The Importance of Data-Driven Tools
Data-driven tools like the Health Analysis and Longevity Optimizer, or HALO from Lumiant, offer a more sophisticated approach to LTC Planning that leverages unique client data to provide customized insights into potential LTC expenses. Health Holmes, creator of the HALO, explains that "without data and science, it's hard to quantify LTC risk. The typical way most advisors quantify that risk is either by guessing or asking their clients to guess or by ignoring the problem. It's for that exact reason that we created" the HALO, a report to "provide an unbiased view and personalized projections of a client's longevity, healthspan, and extended care (LTC) risks to help advisors and their clients understand why and how to plan for those later-in-life extended care needs." Incorporating a tool that considers health status, family history, lifestyle choices, and geographic location more accurately predicts longevity and future healthcare costs. It offers clients a broader understanding of their LTC needs and the ability to tailor planning strategies accordingly.
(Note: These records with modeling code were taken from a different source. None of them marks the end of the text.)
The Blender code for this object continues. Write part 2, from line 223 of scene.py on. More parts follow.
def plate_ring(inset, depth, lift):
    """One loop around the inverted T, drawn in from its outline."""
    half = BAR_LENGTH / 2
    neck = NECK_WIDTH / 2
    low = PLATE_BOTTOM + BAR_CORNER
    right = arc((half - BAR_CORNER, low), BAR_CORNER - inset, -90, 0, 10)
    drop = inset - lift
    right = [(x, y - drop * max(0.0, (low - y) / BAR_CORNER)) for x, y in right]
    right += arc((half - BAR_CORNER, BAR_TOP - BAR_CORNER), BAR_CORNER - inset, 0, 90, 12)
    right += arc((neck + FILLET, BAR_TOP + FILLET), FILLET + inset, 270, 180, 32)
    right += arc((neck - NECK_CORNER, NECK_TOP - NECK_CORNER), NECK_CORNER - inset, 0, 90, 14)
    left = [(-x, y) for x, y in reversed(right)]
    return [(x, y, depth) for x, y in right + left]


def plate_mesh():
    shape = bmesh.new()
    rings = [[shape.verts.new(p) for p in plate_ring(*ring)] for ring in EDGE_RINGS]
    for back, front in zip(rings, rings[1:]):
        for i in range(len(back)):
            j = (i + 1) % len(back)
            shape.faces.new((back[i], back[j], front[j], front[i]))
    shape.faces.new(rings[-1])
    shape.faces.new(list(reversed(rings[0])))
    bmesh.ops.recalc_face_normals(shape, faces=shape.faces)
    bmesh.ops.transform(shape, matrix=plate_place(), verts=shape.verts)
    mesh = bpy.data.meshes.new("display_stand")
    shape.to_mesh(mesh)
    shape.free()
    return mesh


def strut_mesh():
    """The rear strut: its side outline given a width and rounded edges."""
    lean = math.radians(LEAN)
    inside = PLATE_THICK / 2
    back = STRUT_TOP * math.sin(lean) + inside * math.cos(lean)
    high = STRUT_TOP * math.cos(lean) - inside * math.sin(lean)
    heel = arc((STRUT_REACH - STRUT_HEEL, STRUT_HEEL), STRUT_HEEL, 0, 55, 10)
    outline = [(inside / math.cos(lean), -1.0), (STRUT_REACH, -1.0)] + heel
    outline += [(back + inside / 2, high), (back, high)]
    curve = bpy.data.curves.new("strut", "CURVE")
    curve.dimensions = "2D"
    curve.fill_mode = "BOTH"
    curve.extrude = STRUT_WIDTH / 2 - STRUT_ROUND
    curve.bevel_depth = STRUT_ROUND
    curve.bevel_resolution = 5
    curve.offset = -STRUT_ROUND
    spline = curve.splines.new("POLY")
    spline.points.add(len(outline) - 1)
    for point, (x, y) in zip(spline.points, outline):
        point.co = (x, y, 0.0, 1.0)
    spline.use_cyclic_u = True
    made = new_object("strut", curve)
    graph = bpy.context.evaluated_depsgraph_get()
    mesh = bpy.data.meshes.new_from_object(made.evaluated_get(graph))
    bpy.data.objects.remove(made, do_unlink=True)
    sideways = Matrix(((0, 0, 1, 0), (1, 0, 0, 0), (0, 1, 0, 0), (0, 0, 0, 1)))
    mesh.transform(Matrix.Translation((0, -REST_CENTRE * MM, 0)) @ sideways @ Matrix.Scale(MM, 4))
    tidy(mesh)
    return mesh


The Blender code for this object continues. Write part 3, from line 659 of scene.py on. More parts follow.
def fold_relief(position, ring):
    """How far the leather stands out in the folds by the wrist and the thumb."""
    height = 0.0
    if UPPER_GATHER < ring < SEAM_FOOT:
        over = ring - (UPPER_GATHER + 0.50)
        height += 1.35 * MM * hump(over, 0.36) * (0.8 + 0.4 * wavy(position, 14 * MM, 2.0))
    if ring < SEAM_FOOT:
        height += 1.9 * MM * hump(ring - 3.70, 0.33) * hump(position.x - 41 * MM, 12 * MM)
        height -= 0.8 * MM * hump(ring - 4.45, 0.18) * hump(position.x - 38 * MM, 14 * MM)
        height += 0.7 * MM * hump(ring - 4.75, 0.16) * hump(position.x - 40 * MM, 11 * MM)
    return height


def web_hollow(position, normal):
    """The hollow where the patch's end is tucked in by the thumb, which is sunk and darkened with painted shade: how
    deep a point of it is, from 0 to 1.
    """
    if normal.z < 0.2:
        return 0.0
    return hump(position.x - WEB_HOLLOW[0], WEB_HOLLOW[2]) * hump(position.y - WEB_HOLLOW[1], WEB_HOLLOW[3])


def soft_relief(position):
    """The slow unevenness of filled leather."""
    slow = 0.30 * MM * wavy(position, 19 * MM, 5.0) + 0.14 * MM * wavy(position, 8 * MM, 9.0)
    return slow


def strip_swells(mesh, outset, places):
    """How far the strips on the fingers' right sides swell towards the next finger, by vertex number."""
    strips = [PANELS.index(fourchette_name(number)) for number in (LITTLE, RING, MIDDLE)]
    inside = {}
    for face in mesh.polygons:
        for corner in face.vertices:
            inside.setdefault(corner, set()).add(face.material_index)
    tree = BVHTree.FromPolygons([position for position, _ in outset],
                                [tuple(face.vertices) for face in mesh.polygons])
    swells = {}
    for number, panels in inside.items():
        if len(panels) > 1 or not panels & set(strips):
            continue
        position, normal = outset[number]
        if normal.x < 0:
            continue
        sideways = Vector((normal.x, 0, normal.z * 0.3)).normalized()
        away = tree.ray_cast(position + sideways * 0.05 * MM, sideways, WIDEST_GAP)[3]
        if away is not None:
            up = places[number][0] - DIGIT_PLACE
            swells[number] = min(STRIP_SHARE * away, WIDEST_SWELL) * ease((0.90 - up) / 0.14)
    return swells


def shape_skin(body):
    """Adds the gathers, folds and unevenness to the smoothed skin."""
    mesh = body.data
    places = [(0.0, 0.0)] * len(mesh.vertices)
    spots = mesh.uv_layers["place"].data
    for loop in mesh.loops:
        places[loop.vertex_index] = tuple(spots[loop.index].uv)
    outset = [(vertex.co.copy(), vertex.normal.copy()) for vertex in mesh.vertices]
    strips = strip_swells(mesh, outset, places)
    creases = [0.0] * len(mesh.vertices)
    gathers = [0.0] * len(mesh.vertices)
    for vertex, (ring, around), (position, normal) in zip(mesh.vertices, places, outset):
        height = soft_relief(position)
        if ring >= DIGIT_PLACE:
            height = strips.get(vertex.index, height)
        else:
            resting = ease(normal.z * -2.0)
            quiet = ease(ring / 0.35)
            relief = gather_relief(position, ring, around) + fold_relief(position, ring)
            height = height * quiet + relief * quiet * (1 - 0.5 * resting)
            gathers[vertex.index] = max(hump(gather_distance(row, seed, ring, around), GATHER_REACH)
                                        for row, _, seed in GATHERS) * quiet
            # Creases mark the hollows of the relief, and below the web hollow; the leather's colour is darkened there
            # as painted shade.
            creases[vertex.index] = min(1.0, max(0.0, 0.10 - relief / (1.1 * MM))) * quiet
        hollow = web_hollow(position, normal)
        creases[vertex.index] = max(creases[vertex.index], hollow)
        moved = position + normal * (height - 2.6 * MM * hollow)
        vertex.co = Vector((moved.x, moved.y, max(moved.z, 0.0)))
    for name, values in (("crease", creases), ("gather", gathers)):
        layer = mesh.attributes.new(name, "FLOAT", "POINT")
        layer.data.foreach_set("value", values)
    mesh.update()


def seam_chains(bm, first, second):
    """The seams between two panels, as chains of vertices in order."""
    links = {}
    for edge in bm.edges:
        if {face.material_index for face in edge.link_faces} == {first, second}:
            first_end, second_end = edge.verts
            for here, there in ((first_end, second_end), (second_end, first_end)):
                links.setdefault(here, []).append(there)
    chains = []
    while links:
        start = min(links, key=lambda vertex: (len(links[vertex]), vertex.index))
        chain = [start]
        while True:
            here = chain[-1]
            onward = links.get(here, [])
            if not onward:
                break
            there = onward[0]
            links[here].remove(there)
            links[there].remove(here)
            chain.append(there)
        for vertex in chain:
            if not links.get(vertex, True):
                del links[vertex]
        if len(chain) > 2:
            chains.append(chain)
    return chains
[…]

The Value of Expertise and Experience
Data-driven tools are invaluable for LTC Planning, as they complement your expertise and experience to enhance your advisory role. As an experienced professional, you bring qualitative insights, pattern recognition, judgment, and intuition to the table that improves the overall quality of guidance or advice. Integrating data-driven and quantitative insights with your expertise can offer clients a more holistic and empowering approach to LTC Planning that addresses quantitative and qualitative considerations.
Professional Designations Carry Responsibilities
Those with almost any designation have a fiduciary duty or heightened responsibility to assess and mitigate knowable risks for clients; thus, there is a need to prioritize LTC Planning in their practice as a steward of each client's financial well-being. Moreover, professionals with designations must uphold ethical standards and provide comprehensive advice in the context of their advisory role. Given the significant risk and impact on clients and their families from LTC, those with designations – across the advisory spectrum – must recognize the urgency of incorporating the LTC component in their clients' planning with strategies built on data-driven tools to ensure a more secure future.
The evolution of LTC planning requires a shift towards more data-driven and personalized approaches for the advisory community and their clients. While average needs statistics once had their place driving planning, leveraging the strengths of data-driven insights and professional expertise allows the advisory community to serve the interests and needs of its clients.
Now, more than ever, clients and their loved ones must prepare for future Long-Term Care needs.